◆ What is being asked ◆
Please list all lines of the material below in which the string "from" occurs.
*****
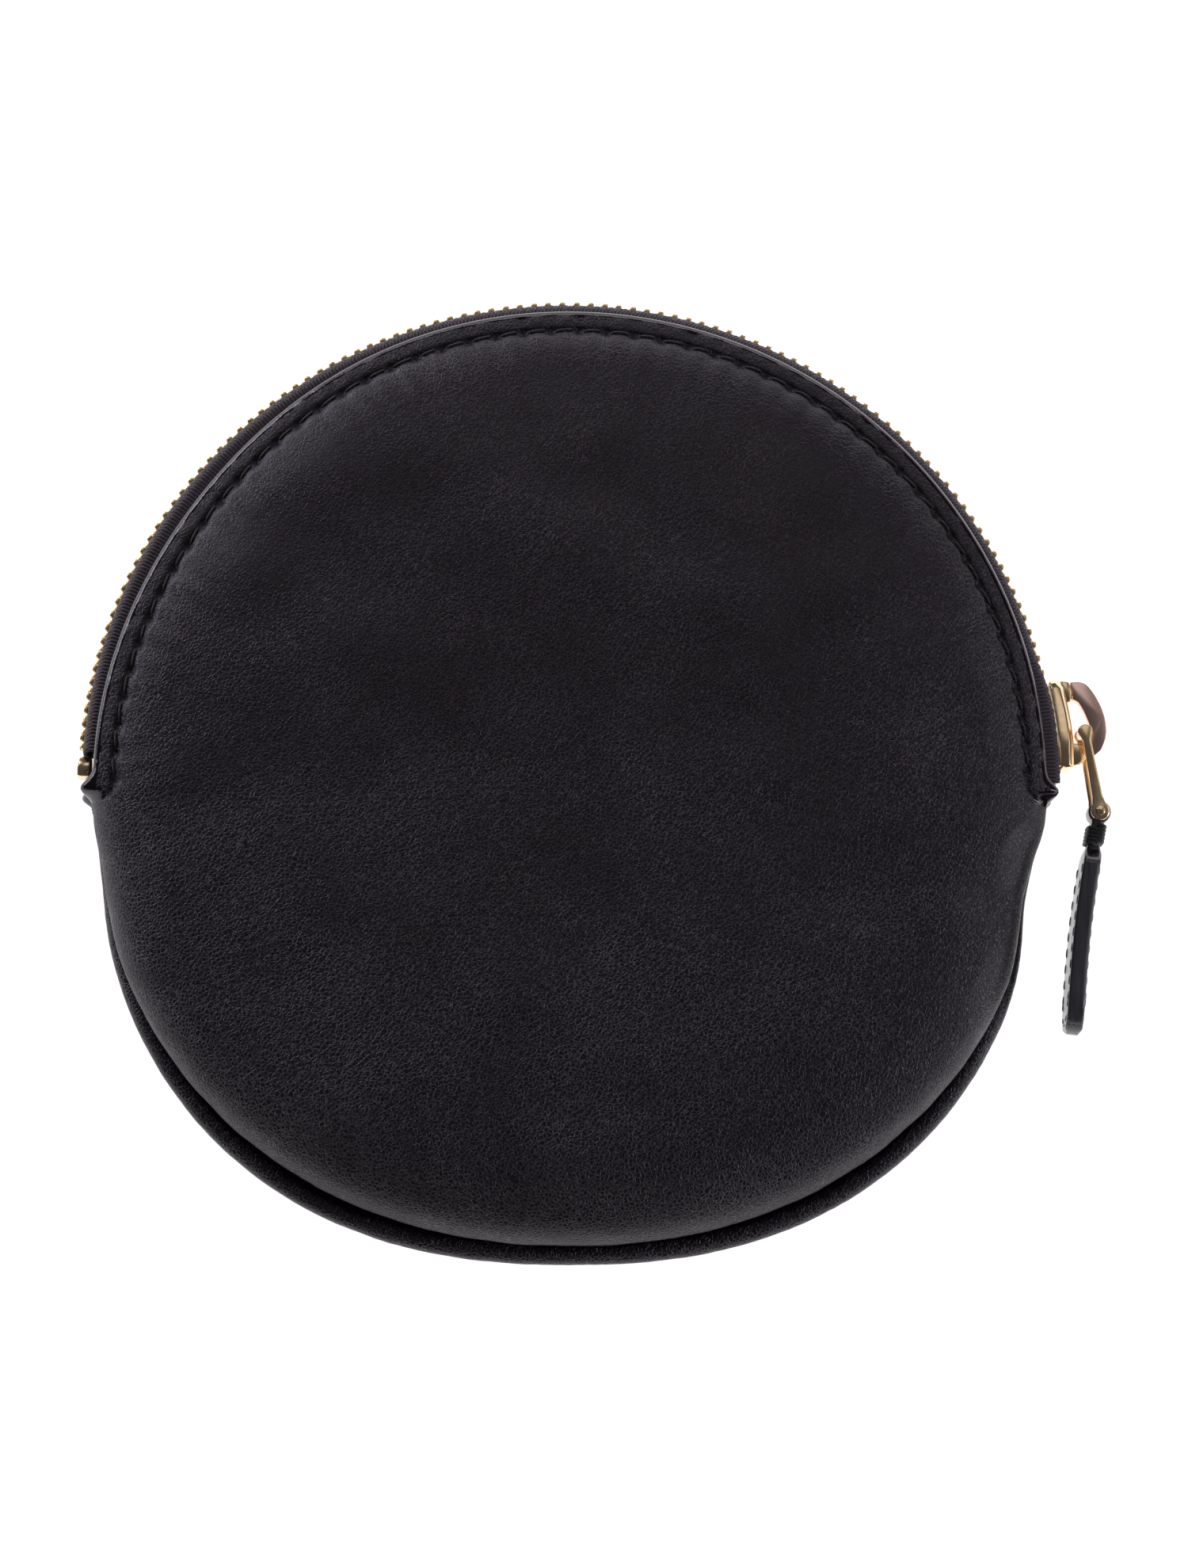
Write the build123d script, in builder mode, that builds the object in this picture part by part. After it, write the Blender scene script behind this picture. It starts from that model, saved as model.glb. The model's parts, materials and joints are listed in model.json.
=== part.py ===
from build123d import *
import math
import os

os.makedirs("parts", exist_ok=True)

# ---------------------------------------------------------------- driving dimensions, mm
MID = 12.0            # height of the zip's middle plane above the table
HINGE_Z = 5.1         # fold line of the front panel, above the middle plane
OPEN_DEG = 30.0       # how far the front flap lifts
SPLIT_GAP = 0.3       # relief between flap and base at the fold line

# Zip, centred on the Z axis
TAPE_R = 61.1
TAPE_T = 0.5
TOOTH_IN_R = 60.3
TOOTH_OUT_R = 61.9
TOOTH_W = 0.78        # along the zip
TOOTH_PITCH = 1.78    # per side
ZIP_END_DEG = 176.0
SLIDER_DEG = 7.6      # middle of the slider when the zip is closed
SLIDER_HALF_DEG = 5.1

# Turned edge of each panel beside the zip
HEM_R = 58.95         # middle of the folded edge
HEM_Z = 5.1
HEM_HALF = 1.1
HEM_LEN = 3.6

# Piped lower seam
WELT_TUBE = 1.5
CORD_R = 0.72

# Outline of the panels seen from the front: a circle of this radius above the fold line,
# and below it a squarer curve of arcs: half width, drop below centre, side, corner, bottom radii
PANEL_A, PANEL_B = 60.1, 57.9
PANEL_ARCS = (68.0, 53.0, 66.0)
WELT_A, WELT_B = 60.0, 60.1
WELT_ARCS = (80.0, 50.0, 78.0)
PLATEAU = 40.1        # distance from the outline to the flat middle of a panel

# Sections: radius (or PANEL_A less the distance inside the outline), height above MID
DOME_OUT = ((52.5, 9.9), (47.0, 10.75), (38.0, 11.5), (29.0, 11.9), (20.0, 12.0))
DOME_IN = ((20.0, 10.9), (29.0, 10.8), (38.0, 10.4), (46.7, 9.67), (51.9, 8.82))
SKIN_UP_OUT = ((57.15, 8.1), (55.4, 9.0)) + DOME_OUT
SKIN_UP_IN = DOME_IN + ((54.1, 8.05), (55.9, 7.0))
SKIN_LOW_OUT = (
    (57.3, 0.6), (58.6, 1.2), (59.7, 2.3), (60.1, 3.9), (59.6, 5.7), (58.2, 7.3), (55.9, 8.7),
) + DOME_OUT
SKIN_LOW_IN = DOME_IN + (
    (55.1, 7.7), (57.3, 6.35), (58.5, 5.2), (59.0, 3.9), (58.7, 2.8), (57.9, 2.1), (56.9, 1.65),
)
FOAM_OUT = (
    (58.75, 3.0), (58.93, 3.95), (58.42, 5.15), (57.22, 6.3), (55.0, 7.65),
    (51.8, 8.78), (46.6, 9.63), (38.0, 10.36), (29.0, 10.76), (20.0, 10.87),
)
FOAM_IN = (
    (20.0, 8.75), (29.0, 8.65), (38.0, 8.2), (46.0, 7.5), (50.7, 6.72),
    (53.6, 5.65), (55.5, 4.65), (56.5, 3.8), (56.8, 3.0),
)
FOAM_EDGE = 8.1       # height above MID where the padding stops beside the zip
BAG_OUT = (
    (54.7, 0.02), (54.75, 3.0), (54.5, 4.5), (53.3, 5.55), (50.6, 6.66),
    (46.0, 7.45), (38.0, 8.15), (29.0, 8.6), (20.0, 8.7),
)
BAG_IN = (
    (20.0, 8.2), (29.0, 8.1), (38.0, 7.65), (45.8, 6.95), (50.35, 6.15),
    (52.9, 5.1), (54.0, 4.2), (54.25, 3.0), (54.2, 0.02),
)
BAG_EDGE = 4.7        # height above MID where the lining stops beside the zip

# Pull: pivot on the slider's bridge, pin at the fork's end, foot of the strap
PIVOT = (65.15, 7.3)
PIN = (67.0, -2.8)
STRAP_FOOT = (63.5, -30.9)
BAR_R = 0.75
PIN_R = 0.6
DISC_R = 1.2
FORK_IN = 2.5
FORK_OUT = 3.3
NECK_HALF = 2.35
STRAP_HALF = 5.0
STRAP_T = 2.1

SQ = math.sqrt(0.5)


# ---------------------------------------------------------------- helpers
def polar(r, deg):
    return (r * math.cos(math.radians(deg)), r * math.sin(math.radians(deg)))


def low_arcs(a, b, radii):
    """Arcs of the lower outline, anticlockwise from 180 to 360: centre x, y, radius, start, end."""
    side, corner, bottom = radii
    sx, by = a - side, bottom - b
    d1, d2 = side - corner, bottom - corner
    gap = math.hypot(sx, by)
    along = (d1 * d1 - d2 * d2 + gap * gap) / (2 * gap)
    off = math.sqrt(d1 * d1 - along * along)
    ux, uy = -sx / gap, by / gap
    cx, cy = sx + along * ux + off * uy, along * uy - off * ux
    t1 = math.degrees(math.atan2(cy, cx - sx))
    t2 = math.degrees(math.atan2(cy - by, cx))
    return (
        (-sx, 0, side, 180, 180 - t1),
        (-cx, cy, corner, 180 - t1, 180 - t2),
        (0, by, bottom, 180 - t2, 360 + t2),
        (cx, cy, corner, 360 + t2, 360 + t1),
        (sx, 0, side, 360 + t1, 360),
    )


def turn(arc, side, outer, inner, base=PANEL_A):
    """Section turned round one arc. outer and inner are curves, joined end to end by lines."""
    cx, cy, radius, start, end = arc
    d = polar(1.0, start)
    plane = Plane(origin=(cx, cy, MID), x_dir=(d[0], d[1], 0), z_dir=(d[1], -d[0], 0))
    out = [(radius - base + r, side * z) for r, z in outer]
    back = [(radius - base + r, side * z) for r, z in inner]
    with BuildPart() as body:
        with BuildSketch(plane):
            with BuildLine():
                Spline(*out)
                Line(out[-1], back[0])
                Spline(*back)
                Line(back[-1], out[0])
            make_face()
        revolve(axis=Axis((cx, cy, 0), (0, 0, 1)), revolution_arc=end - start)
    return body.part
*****
◆ The response ◆
Write the build123d script, in builder mode, that builds the object in this picture part by part. After it, write the Blender scene script behind this picture. It starts from that model, saved as model.glb. The model's parts, materials and joints are listed in model.json.
from build123d import *
# Outline of the panels seen from the front: a circle of this radius above the fold line,
PLATEAU = 40.1        # distance from the outline to the flat middle of a panel
    """Arcs of the lower outline, anticlockwise from 180 to 360: centre x, y, radius, start, end."""